Feathers and Fins Posted March 25, 2014 Posted March 25, 2014 Randy you know I respect you and think of you as a friend but I will chime in from the employers point of view. Simply put there is only one way and one answer to 4+4, I cannot nor can most people I know use a employee that wants to use common core teachings in solving mathematic problems that in the real world can cost a company thousands of dollars. I am required to do accurate take-offs and precise estimates ( not bids ) but precise to the penny estimates. I have seen the math end of common core and can tell you it will NOT work in the real world. It might be good for averaging grades for schools assessment grades by the state but that's it. https://www.facebook.com/pages/Beaver-Lake-Arkansas-Fishing-Report/745541178798856
rps Posted March 25, 2014 Author Posted March 25, 2014 F&F, you are absolutely right. The answer must be what it is. Common Core is not about changing the answers. Instead it is about changing how we teach to insist upon mastery of skills and the ability to relate one skill to another. An example would be to require an employee to evaluate three products that produce something, but in different ways with different stocking requirements, to determine which product will be the most productive to your company. And then present that conclusion in written memo form for circulation to the comapany board. By the way, my wife teaches math at the high school here. Nancy teaches AP Statistics, AP Calculus, Algebra II, and PreCalc. It will change what every math teacher in front of her must do. Her review of the standards tells her it will put pressure on the teachers to assure certain skills are mastered earlier than previously.
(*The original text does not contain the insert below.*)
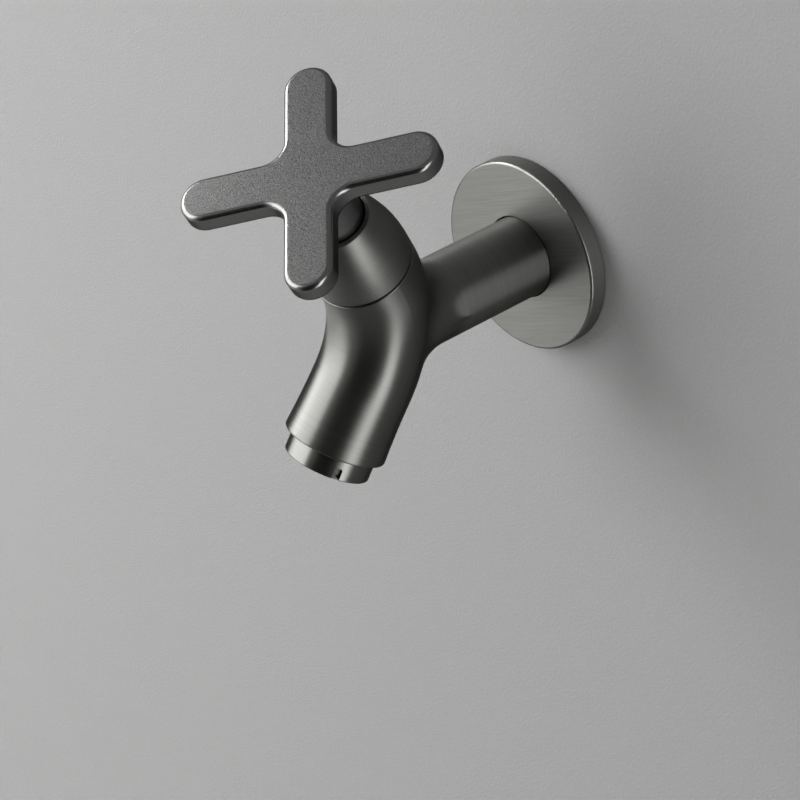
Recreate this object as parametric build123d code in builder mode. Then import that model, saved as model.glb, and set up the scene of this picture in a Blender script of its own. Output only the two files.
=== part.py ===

Feathers and Fins Posted March 25, 2014 Posted March 25, 2014 Randy your example is nothing more than the practice of product research and quality, something that has been around for long before I started working. I do it every day at work constantly keeping up on product reliability and cost. This is not what I have seen from common core though, if it was I would not be so against it. Jammi teaches High school math s well and until the schools get back to teaching and more importantly FAILING and HOLDING BACK students who should not be advanced because they cannot master the rudimentary skills required then nothing no matter how much of "equal" footing for school grading purposes for the politicians to feel good will make a difference. Schools need to get back to flunking students who do not have the skills should never be advanced. By the time a student reaches High School they should have the basics in math ( Addition, subtraction, multiplication, division ) I would also say they should by then have Pre-Alg and Alg 1. I know the common core is supposed to " prepare them for college and the work force " however I do not see it. What kids need is classes on how to properly interview, class on book keeping and other courses that truly prepare them for adulthood and the responsibilities of it. We are not IMO teaching the kids to succeed in adult life. https://www.facebook.com/pages/Beaver-Lake-Arkansas-Fishing-Report/745541178798856
rps Posted March 25, 2014 Author Posted March 25, 2014 Oddly, I think we are saying the same thing but from slightly different places. I agree with the need for rigor, thus I support Common COre as it gives an opportunity to change how things have been done the last several decades. You are leary of Common Core as it does not directly address what you see as the failings of education in the last several decades.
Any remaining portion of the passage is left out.